In this study ICEPlex demonstrated sensitivities of 90 percent, 96.7 percent, and 75 percent, and specificities of 97.9 percent, 96.6 percent, and 96.3 percent for the detection of CMV, EBV, and BKV, respectively. The researchers concluded that the ICEPlex viral panel performed comparably to real-time PCR for the three infectious agents, with an overall agreement of 93.8 percent. "Our findings show that the ICEPlex system has the ability to detect multiple targets in the same specimen, which may improve the management of transplant patients," they concluded in their abstract.

On the oncology side, scientists from PrimeraDx and Cleveland Clinic presented analytical verification of a 20-plex ICEPlex diffuse B-cell lymphoma assay; while researchers from the company and the Geisel School of Medicine at Dartmouth presented positive data for an ICEPlex assay designed to detect 13 of the most clinically important KRAS mutations along with four other BRAF mutations in one tube from formalin-fixed, paraffin-embedded tumor samples.

Finally, company scientists presented a poster validating a single-tube multiplex ICEPlex assay for the 13 most frequently encountered cMET point mutations; and another validating a single-tube, 18-target, 21-plex assay for cMET and EGFR copy number variation and cMET gene expression profiling.
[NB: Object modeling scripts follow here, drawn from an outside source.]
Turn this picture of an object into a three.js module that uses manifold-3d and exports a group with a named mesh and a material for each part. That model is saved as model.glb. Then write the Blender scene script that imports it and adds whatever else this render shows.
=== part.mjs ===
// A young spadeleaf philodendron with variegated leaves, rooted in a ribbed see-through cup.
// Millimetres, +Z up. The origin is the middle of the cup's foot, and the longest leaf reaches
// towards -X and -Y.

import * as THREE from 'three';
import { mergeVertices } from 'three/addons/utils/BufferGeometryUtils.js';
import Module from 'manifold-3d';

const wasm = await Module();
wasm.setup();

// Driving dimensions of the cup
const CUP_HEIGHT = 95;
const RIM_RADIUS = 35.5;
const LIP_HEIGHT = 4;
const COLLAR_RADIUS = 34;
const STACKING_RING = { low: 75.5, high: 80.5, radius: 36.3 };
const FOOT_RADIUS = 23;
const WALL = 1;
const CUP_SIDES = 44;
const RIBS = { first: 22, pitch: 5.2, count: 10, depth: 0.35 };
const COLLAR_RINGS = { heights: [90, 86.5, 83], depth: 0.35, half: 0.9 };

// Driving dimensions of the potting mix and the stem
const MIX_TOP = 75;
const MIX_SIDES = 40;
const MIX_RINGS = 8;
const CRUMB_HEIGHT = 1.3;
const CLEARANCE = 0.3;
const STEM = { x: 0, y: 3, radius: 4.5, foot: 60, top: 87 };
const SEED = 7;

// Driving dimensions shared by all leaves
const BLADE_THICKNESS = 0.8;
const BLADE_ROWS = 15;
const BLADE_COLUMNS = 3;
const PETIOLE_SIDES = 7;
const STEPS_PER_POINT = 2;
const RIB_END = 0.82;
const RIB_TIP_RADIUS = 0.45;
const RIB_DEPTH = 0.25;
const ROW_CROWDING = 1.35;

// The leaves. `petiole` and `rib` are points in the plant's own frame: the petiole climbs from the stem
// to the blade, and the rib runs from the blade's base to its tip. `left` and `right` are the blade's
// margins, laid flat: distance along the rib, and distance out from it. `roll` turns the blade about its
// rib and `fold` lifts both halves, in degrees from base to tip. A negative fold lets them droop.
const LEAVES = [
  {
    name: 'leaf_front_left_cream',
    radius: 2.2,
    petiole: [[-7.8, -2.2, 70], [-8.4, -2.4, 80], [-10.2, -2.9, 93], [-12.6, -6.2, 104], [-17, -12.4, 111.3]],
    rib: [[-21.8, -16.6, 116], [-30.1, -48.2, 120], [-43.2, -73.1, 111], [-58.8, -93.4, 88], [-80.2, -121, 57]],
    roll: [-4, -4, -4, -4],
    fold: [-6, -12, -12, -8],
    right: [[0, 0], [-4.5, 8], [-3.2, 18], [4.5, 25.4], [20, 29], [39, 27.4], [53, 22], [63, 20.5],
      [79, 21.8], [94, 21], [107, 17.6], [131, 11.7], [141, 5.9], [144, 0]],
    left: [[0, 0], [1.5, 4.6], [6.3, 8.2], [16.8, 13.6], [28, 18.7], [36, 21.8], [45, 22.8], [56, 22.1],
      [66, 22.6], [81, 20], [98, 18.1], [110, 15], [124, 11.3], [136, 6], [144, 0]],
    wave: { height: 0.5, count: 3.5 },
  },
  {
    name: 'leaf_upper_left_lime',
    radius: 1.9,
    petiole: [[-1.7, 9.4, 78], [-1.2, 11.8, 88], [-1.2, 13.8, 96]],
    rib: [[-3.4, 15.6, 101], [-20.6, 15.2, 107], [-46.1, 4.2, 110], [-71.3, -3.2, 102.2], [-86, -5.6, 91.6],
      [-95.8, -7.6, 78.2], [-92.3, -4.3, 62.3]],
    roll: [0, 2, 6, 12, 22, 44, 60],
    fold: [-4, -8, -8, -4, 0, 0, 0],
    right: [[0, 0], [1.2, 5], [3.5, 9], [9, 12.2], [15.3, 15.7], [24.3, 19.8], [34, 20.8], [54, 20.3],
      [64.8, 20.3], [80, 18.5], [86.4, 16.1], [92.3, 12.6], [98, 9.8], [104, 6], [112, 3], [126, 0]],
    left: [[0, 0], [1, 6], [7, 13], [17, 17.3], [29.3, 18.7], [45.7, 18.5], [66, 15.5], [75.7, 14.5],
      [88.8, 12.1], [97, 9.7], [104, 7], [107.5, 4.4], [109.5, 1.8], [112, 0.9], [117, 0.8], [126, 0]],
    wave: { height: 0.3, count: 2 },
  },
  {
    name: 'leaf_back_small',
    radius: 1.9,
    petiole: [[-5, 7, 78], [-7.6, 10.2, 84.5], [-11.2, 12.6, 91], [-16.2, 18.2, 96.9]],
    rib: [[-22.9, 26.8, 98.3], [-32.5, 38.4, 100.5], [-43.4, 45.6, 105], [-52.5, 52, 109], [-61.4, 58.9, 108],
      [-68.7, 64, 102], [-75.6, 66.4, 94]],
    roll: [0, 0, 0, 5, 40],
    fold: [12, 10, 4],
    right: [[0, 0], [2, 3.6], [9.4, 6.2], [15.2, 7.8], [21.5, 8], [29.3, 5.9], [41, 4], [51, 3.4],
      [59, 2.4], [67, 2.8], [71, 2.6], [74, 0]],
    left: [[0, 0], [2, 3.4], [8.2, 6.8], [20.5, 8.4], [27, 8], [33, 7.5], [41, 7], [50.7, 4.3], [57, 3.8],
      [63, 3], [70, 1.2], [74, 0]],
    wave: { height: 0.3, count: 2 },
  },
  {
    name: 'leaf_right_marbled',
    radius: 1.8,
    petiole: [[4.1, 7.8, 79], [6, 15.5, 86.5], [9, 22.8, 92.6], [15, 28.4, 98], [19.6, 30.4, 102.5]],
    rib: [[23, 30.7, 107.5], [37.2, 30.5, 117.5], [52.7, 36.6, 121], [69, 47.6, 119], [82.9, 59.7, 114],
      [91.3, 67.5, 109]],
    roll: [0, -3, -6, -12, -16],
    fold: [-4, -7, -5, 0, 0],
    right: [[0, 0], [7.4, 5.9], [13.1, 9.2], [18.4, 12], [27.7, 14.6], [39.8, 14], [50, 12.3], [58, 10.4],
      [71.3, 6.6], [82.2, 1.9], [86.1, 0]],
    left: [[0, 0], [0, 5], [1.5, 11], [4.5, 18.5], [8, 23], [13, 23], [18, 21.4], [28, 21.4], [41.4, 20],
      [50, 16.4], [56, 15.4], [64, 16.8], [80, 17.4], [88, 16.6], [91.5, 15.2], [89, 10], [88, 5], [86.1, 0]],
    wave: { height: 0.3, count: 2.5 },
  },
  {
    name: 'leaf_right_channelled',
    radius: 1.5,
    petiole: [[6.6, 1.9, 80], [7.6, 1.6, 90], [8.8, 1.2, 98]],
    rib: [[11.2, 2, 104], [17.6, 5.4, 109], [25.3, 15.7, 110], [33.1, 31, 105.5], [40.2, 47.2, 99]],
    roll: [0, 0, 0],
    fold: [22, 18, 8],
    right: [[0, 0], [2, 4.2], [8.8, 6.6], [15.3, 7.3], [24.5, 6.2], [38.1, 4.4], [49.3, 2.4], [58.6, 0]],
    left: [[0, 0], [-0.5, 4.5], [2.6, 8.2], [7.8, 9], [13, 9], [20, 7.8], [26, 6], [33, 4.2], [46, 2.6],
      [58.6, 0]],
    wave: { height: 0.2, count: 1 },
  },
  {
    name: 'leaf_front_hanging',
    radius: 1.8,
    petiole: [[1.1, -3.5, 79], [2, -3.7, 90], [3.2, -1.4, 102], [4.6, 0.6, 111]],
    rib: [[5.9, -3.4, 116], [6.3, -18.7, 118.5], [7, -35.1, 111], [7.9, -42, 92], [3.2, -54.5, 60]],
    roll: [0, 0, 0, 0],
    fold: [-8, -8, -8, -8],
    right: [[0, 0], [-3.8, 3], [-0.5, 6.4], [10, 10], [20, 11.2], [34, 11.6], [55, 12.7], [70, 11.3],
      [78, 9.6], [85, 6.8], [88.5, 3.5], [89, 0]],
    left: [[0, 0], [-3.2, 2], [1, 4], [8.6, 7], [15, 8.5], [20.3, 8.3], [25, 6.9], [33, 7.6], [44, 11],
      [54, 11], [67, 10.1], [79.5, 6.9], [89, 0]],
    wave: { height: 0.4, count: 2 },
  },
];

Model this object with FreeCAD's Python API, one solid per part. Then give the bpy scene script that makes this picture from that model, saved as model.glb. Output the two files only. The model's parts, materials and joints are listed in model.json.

"We were very pleased with the technical showing on the scientific side," McManus said. "This is why I continue to be bullish on the company and our prospects — we continue doing things in the diagnostic space that really no other platform can do. We've developed some assays that, to my knowledge, are not possible to do on any other single platform, let alone in a single well. We're excited about that, and we were excited about putting the technical face on it at AMP, but we've had to restrict some of our marketing spend."